Опубликовано в журнале Неприкосновенный запас, номер 6, 2014
Андрей Станиславович Макарычев (р. 1965) − профессор Тартуского университета (Эстония).
В международных журналах начали постепенно появляться материалы, содержащие первую рефлексию научного мира на события в Украине. Картина получается довольно пестрой, с явно наметившимися линиями основных дискуссий, многие из которых уходят своими корнями в дебаты между разными школами внешнеполитического анализа.
Поскольку вопрос об объяснении мотивации России и понимании ее дальнейших планов является одним из наиболее актуальных, начать обзор этих публикаций можно с любопытной статьи Элизабет Данн и Майкла Бобика[1]. Будучи этнографами, они пришли к выводам, которые формулируются ими на языке политического анализа. Их главная мысль состоит в том, что Россия в Украине (равно как в Грузии и Молдове) применяет новую политическую стратегию. Во-первых, она иронично оправдывает свои действия ссылками на западные концепции (гуманитарной интервенции, человеческой безопасности и прочие). Во-вторых, Россия намеренно играет взаимно исключающие роли − агрессора и миротворца, провокатора и помощника. Соответственно, Владимира Путина не имеет смысла обвинять в непоследовательности − это не только его сознательная линия в украинском кризисе, но и источник его власти, поскольку дает ему возможность определять политическую грань, отделяющую легитимное от нелегитимного, свое от чужого. Все ключевые дихотомии, используемые Кремлем − фашисты и террористы, Европа и Россия, − являются политическими конструктами, которыми Кремль манипулирует и тем самым поддерживает свое присутствие в Украине.
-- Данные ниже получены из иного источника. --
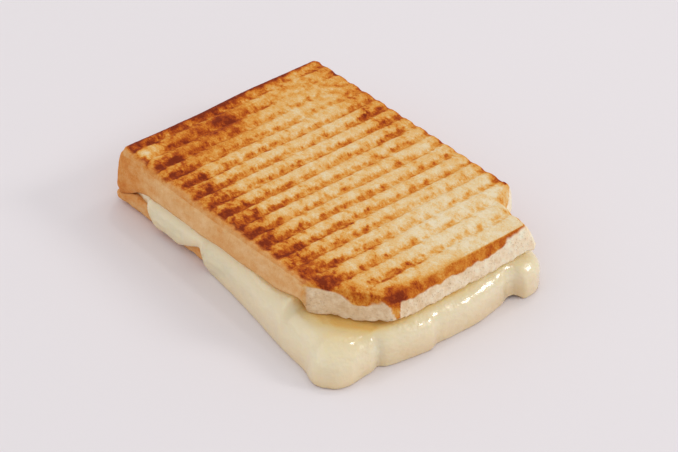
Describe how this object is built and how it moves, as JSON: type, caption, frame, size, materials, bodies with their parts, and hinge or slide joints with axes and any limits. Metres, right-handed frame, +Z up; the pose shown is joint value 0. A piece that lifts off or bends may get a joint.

При этом Данн и Бобик считают, что путинский внешнеполитический проект концептуально противоречит модели бюрократической рациональности, описанной Максом Вебером и понятной политическим элитам на Западе, из чего можно сделать вывод о том, что поведение России плохо согласуется с западными стандартами. В отличие от этих двух авторов, Сэмюель Лентон находит в действиях Кремля рациональность, преимущественно базирующуюся на приверженности − пусть и декларативной − определенным нормам[2]. Ретроспективно анализируя российскую идею договора о новой архитектуре безопасности в Европе, предложенную Дмитрием Медведевым в 2008 году, автор исходит из преобладания в российской внешней политике стратегии максимально полной интеграции в Европу, а не дистанцирования от нее. Настойчивость, с которой Кремль старался продвинуть свой проект договора, может быть объяснена двояко: либо как результат искренней веры в принадлежность России к европейскому нормативному порядку, основанному на равенстве и инклюзивности, либо как прагматичную политику более слабого актора, пытающегося войти в доминирующую коалицию на выгодных для себя условиях. Первая версия основана на приоритете норм и поэтому требует социально-конструктивистской рамки анализа, в то время как вторая носит реалполитический характер.
Из статьи Лентона можно сделать вывод о том, что именно неудача России на нормативном направлении, то есть с точки зрения признания себя в качестве равного партнера в евроатлантических структурах безопасности, подтолкнула Москву к решительному повороту к более «реалистским» моделям внешней политики, а именно: к комбинации сфер влияния и новой версии «концерта великих держав». Эти модели не отменяют стремления России говорить на равных с Западом, но заменяют нормативный язык на язык интересов.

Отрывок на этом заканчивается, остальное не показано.